Complementary to streamflow modelling, the performance of a hydrological model can also be judged by how well it replicates the catchment dynamics of a region. Soil moisture is a key variable controlling the partitioning of net radiation into sensible and latent heat (Seneviratne et al., 2010) or overland flow during a rainstorm (Zehe and Blöschl, 2004). We thus used each precipitation estimate (with_discharge LSTM and ERA5 Land) to run the process-based hillslope scale model CATFLOW (Appendix B), using a setup from Manoj J et al. (2024) used for uncalibrated predictions of local floods. Here, we focused on one of the headwater sub-catchments (Catchment W32 in Fig. S5) within the Elsenz Schwarzbach. The model simulated (Table B1) the period from 1 January 2008 to 31 December 2015 using each of the ERA5 Land and with_discharge LSTM precipitation estimates, and the corresponding spatially averaged soil moisture states were compared against several soil moisture reanalysis products (Table 1: due to the unavailability of observed data). These include (a) ERA5 Land: Muñoz-Sabater et al., 2021, (b) GLDAS (NASA Global Land Data Assimilation System, GLDAS-2.2 GRACE DA: Li et al., 2019) and (c) MERRA (Modern-Era Retrospective analysis for Research and Applications version 2 – tavg1_2d_lnd_Nx: Gelaro et al., 2017).

3 Results

3.1 The information contained in streamflow about precipitation

Figure 2 shows violin plots displaying the pairwise difference in the mean performance of the two LSTM models (Fig. A1 in Appendix A) over the catchments (n=1800) in the test dataset for varying precipitation amounts (All days, days with daily precipitation greater than 1 mm and days with daily precipitation greater than 5 mm). Each point denotes the difference in NSE (Appendix C) for individual catchments while making predictions using the with_discharge model compared to the without_discharge model. A marked shift towards higher positive differences indicates that the model “with_discharge” has higher NSE values than the model “without_discharge”. This holds true not only on average but also with respect to the best-performing catchments The median NSE metric value ( Nash and Sutcliffe, 1970) for the regional LSTM model (considering entire time series) across the study catchments is about 13 % higher when discharge is used as an additional predictor than when it is not. However, it is also observed that discharge information has worsened the performance in a few cases, likely due to the poor quality of streamflow data in these catchments. Analysing the performance improvement achieved by focusing on days with increasing precipitation amounts reveals that the gains are considerably greater on days with higher recorded precipitation (increase in median NSE value of about 29 % from 13 % as we look only at days with more than 5 mm precipitation). This largely answers our main research question and shows that the variability of discharge as measured in the catchment outlets holds enormous information about the driving storms over the entire catchment area. Consequently, we can utilise this information by applying a data-driven LSTM network. The information gain is naturally higher for more extreme precipitation events, as average streamflow conditions do not provide much information about the catchment scale precipitation.
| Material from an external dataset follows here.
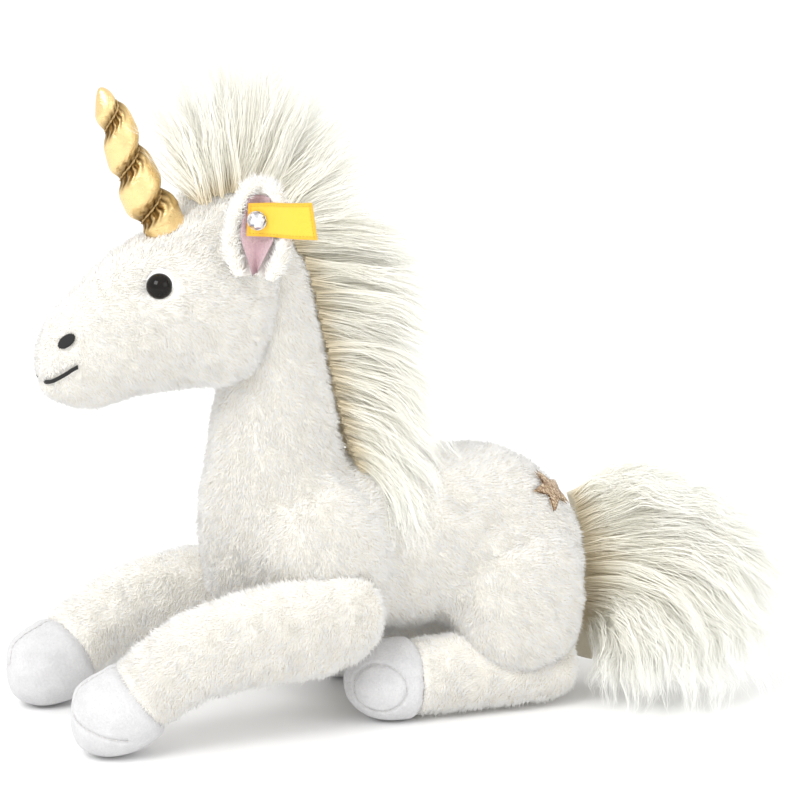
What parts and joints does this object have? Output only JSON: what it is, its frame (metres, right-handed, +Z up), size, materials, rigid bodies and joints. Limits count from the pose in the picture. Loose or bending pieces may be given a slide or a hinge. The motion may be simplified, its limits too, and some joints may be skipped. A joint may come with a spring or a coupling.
{
  "type": "plush unicorn",
  "caption": "Lying plush unicorn with a stuffed spiral horn, long mane and tail, and soft legs, neck, head and ears that flex at their seams.",
  "frame": {"origin": "on the floor under the middle of the whole toy", "axes": "+Z up; the animal faces -Y and its left side is +X"},
  "size_m": [0.1257, 0.2716, 0.235],
  "materials": {
    "plush": "short dense pile",
    "stuffing": "fibre",
    "velour": "very short pile",
    "lining": "velour",
    "lame": "metallic foil on cloth",
    "thread": "twisted thread",
    "black_thread": "satin stitches",
    "eye": "polished",
    "washer": "moulded",
    "mane_fur": "long fine pile",
    "backing": "knitted backing",
    "glitter": "glitter",
    "tag": "woven",
    "stone": "faceted, clear",
    "metal": "polished"
  },
  "bodies": {
    "torso": {"torso_cover": "plush", "torso_stuffing": "stuffing", "star_patch": "glitter"},
    "neck": {"neck_cover": "plush", "neck_stuffing": "stuffing", "mane": "mane_fur"},
    "head": {"head_cover": "plush", "head_stuffing": "stuffing", "left_eye": "eye", "right_eye": "eye", "left_eye_washer": "washer", "right_eye_washer": "washer", "left_nostril_stitching": "black_thread", "right_nostril_stitching": "black_thread", "mouth_stitching": "black_thread", "forelock": "mane_fur"},
    "horn": {"horn_cover": "lame", "horn_stuffing": "stuffing", "horn_thread": "thread"},
    "left_ear": {"left_ear": "plush", "left_ear_lining": "lining", "ear_stud_post": "metal", "ear_stud_stone": "stone", "ear_stud_washer": "metal"},
    "right_ear": {"right_ear": "plush", "right_ear_lining": "lining"},
    "ear_tag": {"ear_tag": "tag"},
    "tail": {"tail_fur": "mane_fur", "tail_cloth": "backing"},
    "left_fore_leg": {"left_fore_leg_cover": "plush", "left_fore_leg_stuffing": "stuffing", "left_fore_hoof": "velour"},
    "left_hind_leg": {"left_hind_leg_cover": "plush", "left_hind_leg_stuffing": "stuffing", "left_hind_hoof": "velour"},
    "right_fore_leg": {"right_fore_leg_cover": "plush", "right_fore_leg_stuffing": "stuffing", "right_fore_hoof": "velour"},
    "right_hind_leg": {"right_hind_leg_cover": "plush", "right_hind_leg_stuffing": "stuffing", "right_hind_hoof": "velour"}
  },
  "joints": [
    {"name": "neck_turn", "type": "hinge", "parent": "torso", "child": "neck", "pos_m": [-0.0099, -0.04785, 0.072], "axis": [0, 0, 1], "range_deg": [-12, 12], "stiffness_Nm_per_rad": 0.6},
    {"name": "head_nod", "type": "hinge", "parent": "neck", "child": "head", "pos_m": [-0.0099, -0.06135, 0.138], "axis": [1, 0, 0], "range_deg": [-6, 10], "stiffness_Nm_per_rad": 1.2, "springref_deg": -0.46},
    {"name": "horn_tilt", "type": "hinge", "parent": "head", "child": "horn", "pos_m": [-0.0099, -0.08685, 0.1713], "axis": [1, 0, 0], "range_deg": [-5, 5], "stiffness_Nm_per_rad": 0.15},
    {"name": "left_ear_flap", "type": "hinge", "parent": "head", "child": "left_ear", "pos_m": [0.0167, -0.06135, 0.1565], "axis": [0, 1, 0], "range_deg": [-2, 25], "stiffness_Nm_per_rad": 0.05},
    {"name": "right_ear_flap", "type": "hinge", "parent": "head", "child": "right_ear", "pos_m": [-0.0365, -0.06135, 0.1565], "axis": [0, -1, 0], "range_deg": [-2, 25], "stiffness_Nm_per_rad": 0.05},
    {"name": "tag_swivel", "type": "hinge", "parent": "left_ear", "child": "ear_tag", "pos_m": [0.0193, -0.06075, 0.17632], "axis": [0.8536, -0.512, -0.0966], "range_deg": [-20, 20]},
    {"name": "left_fore_leg_lift", "type": "hinge", "parent": "torso", "child": "left_fore_leg", "pos_m": [0.0281, -0.02935, 0.041], "axis": [-1, 0, 0], "range_deg": [0, 20], "stiffness_Nm_per_rad": 0.6},
    {"name": "right_fore_leg_lift", "type": "hinge", "parent": "torso", "child": "right_fore_leg", "pos_m": [-0.0479, -0.02935, 0.041], "axis": [-1, 0, 0], "range_deg": [0, 20], "stiffness_Nm_per_rad": 0.6},
    {"name": "left_hind_leg_swing", "type": "hinge", "parent": "torso", "child": "left_hind_leg", "pos_m": [0.0171, 0.04565, 0.014], "axis": [0, 0, 1], "range_deg": [0, 20], "stiffness_Nm_per_rad": 0.3},
    {"name": "right_hind_leg_swing", "type": "hinge", "parent": "torso", "child": "right_hind_leg", "pos_m": [-0.0369, 0.04565, 0.014], "axis": [0, 0, -1], "range_deg": [0, 20], "stiffness_Nm_per_rad": 0.3},
    {"name": "tail_swing", "type": "hinge", "parent": "torso", "child": "tail", "pos_m": [-0.0099, 0.06065, 0.068], "axis": [0, 0, 1], "range_deg": [-3, 45], "stiffness_Nm_per_rad": 0.2}
  ]
}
Figure 2 Comparison of performance gain for the with_discharge vs. without_discharge models in NSE for different precipitation amounts. The first violin plot illustrates the average improvement across all days in the testing period. The second and third plots display the mean performance gains over the catchments, specifically focusing on days where precipitation exceeded 1 and 5 mm, respectively.

3.2 Unraveling the Continental Scale Characteristics

To examine the characteristics of the simulated time series from the with_discharge and without_discharge models over the testing period in detail, we computed three timeseries measures (Appendix C) namely mean wet day precipitation (MWD) – mm d⁻¹, 95th percentile limit (R95P) – mm d⁻¹, and Spearman autocorrelation values (SL) across all the catchments.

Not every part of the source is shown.